» Data extract
• • •

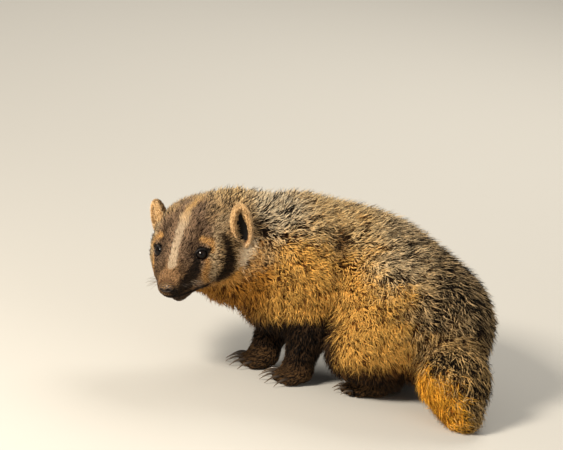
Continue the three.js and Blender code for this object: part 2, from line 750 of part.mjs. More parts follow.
// The space that the tail takes up.
const TAIL_REACH = { centre: [163, -106, 36], radii: [46, 57, 52] };
const tailReach = (extra) => egg(TAIL_REACH.centre, TAIL_REACH.radii.map((r) => r + extra), heading(0), 18);
const tailInside = (p) =>
  Math.hypot(...less(p, TAIL_REACH.centre).map((apart, i) => apart / TAIL_REACH.radii[i]));

// The body, without the legs.
const UNDERSIDE = -0.62; // no long locks where the coat faces further down than this
const bodyShapes = [...torsoShapes];
for (const side of Object.keys(SIDES)) bodyShapes.push(...forelegShapes(side).slice(0, 1), ...thighShapes(side));
const clearOfLegs = (p) =>
  Object.keys(SIDES).every((side) => {
    const { elbow } = FORELEGS[side];
    const aside = Math.hypot(p[0] - elbow[0], p[1] - elbow[1]);
    return hindlegInside(side, p) > 1.05 && (aside > 38 || p[2] > elbow[2] + 22);
  });
let neck = coated([...headShapes, ...torsoShapes], {
  step: 19,
  seed: 3,
  lie: bodyLie,
  coreDepth: coreBehind(NECK_CUT),
  wanted: (p, normal) =>
    aheadOf(NECK_CUT, p) < -3 && aheadOf(SHOULDER_CUT, p) > 12 && normal[2] > UNDERSIDE && clearOfLegs(p),
});
let chest = coated(bodyShapes, {
  step: 20,
  seed: 5,
  lie: bodyLie,
  coreDepth: coreBehind(SHOULDER_CUT),
  wanted: (p, normal) =>
    aheadOf(SHOULDER_CUT, p) < -3 && aheadOf(LOIN_CUT, p) > 12 && normal[2] > UNDERSIDE && clearOfLegs(p),
});
let rump = coated(bodyShapes, {
  step: 20,
  seed: 7,
  lie: bodyLie,
  coreDepth: coreBehind(LOIN_CUT),
  wanted: (p, normal) =>
    aheadOf(LOIN_CUT, p) < -3 && p[2] > 40 && normal[2] > UNDERSIDE && clearOfLegs(p) && tailInside(p) > 1.1,
});
neck = behind(ahead(neck, SHOULDER_CUT), NECK_CUT);
chest = ahead(behind(chest, SHOULDER_CUT), LOIN_CUT);
rump = behind(rump, LOIN_CUT);
for (const side of Object.keys(SIDES)) {
  chest = chest.subtract(forelegReach(side, 0)).subtract(hindlegReach(side, 0));
  rump = rump.subtract(hindlegReach(side, 0));
  neck = neck.subtract(forelegReach(side, 0));
}
node("neck", largest(neck), 0x8f7448);
node("chest", largest(chest), 0x9c7a48);
node("hindquarters", largest(ahead(rump.subtract(tailReach(0)), ANKLE_CUT)), 0x94703f);

// The tail hangs from the rump and is laid on the floor.
const TAIL_POINTS = [[148, -60, 80], [160, -100, 44], [174, -134, 16]];
const tailShapes = [
  limb(TAIL_POINTS[0], TAIL_POINTS[1], 30, 36, 24),
  limb(TAIL_POINTS[1], TAIL_POINTS[2], 36, 22, 18),
];
const tailLie = () => less(TAIL_POINTS[2], TAIL_POINTS[0]);
const tail = coated(tailShapes, {
  step: 13,
  seed: 13,
  scale: 0.72,
  lie: tailLie,
  wanted: (p, normal) => tailInside(p) < 0.9 && normal[2] > -0.7 && p[1] > -140 && p[2] > 16,
});
node("tail", largest(ahead(tail.intersect(tailReach(-GAP)), FLOOR_CUT)), 0xc08238);

// The middle of the model's outline on the floor is the origin.
const bounds = new THREE.Box3().setFromObject(badger);
const centre = bounds.getCenter(new THREE.Vector3());
for (const { geometry } of badger.children) geometry.translate(-centre.x, -centre.y, 0);

export default badger;
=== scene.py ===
"""A young American badger as a life-size museum model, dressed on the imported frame.

The animal's form is given as rounded masses in millimetres, as in the part's own source. One
skin is settled inside them by the depth of the coat, and the coat is laid over it as tufts.
"""

import sys
import logging
import math
from dataclasses import dataclass, field
from enum import Enum

import bmesh
import bpy
import numpy as np
from mathutils import Matrix, Vector


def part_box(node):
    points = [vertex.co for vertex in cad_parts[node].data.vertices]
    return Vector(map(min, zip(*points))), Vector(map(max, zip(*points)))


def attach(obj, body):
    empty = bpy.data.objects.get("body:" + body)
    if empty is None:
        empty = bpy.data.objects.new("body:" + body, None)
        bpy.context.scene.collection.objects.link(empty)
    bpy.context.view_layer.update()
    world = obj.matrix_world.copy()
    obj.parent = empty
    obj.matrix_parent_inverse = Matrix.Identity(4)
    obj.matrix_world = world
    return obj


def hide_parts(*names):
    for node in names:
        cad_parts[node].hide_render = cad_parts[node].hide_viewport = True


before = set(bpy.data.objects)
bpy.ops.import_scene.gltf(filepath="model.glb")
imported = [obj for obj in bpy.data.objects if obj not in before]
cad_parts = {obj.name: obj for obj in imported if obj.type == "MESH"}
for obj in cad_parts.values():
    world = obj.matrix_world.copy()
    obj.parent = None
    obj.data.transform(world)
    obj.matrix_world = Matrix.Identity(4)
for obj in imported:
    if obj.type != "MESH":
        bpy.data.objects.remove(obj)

LOG = logging.getLogger("badger")
MM = 0.001
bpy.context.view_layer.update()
Array = np.ndarray


def vec(*values: float) -> Array:
    """An array of numbers."""
    return np.array(values, float)


def unit(vectors: Array) -> Array:
    """Vectors brought to length one."""
    size = np.linalg.norm(vectors, axis=-1, keepdims=True)
    return vectors / np.maximum(size, 1e-9)


def dots(a: Array, b: Array) -> Array:
    """Row by row dot products."""
    return (a * b).sum(-1)


def smooth(low: float, high: float, values: Array) -> Array:
    """A soft step from 0 at low to 1 at high.

    Args:
        low: where the step begins.
        high: where it ends.
        values: the values to judge.

    Returns:
        One share for each value.
    """
    t = np.clip((values - low) / (high - low), 0, 1)
    return t * t * (3 - 2 * t)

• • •

» Goal
Look through the listing above. Pick out each line with "update" and copy it.

» Complete answer
    bpy.context.view_layer.update()
bpy.context.view_layer.update()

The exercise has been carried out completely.